My battle with breast cancer began 10 years ago, but the aftereffects of the disease and the treatment will be with me for the rest of my life. As a professional woman who has had several diverse careers, including one as a corporate controller and another as an art teacher, I’m driven to want to succeed in life. But since my breast cancer diagnosis in 2002, I’ve not only been unable to continue working, even doing the simplest tasks like cooking or cleaning leave me exhausted.

Cumulative Effect of Treatment

Now I wonder, if I had been immediately diagnosed when I first felt a huge lump in my right breast, whether some of these issues could have been avoided. An earlier mammogram in that same breast had shown a cluster of microcalcifications, which was diagnosed as stage I ductal carcinoma in situ and required two lumpectomies to remove. Though they performed sonograms when I felt the new mass, the doctors in California said it was nothing to worry about.

It wasn’t until I moved from California to Missouri in the spring of 2003 and found a new medical team that a biopsy of the tumor in my right breast was taken. It was found to be a stage IIIC HER2-positive invasive ductal carcinoma. Even with therapy, which included a bilateral mastectomy, 8 rounds of doxorubicin and docetaxel, and 38 rounds of radiation therapy, my oncology team said that my life expectancy was between 2 and 3 years.
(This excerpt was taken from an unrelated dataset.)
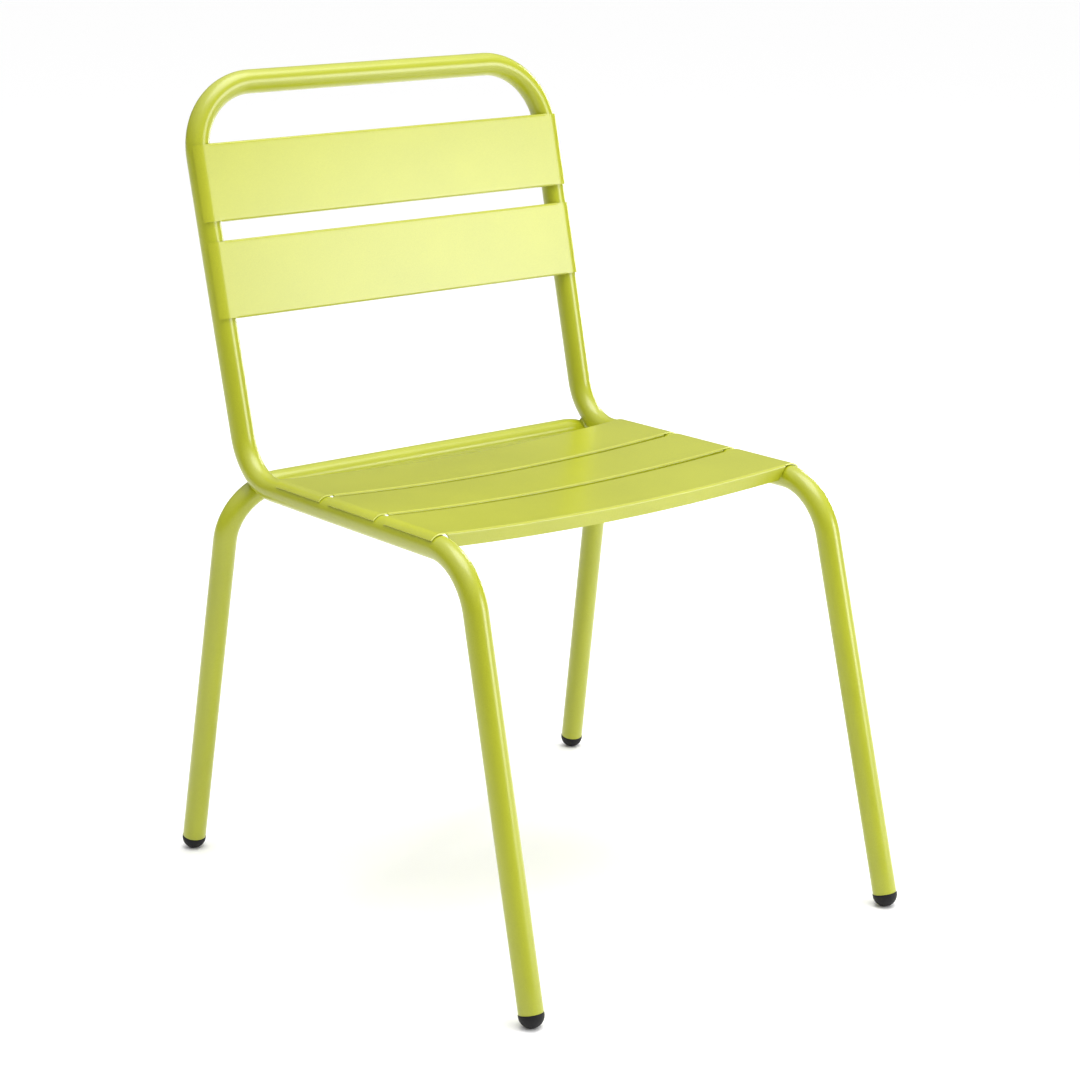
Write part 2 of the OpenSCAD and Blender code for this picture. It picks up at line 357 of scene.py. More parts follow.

Fortunately, maintenance therapy with anastrozole has helped me beat those odds, but the cumulative effect of my treatment has left the quality of my life permanently altered. The combination of 15 surgeries—to repair a crater on my right side (the result of the radiation therapy) and for breast reconstruction—plus the chemotherapy has left me so fatigued and cognitively impaired that I’ve had to go on disability.

Overcoming Isolation

Not being able to perform two activities, like cooking and cleaning, in the same day sounds like a minor inconvenience, but the effect is crushing to someone who is used to an active and productive lifestyle. Plus, I constantly live with the fear that my cancer will come back.

What has helped me work through that fear and overcome a sense of isolation I’ve felt since my diagnosis is my involvement with the American Cancer Society’s Cancer Survivors Network (csn.cancer.org). Just knowing that I can go online any time of the day or night and speak to other cancer survivors and vent about my problems or joke with them has saved my life. I’ve also gone back to my artistic roots and have taken up modular origami, which has been therapeutic and helped lift my depression.

People tell me that I must be so strong to be able to cope with the ongoing ramifications of having cancer. But I don’t think I’m that strong. I’ve just made a decision to get up every morning and have the best possible day I can have. ■

Sherry Cohen lives in Cedar Hill, Missouri.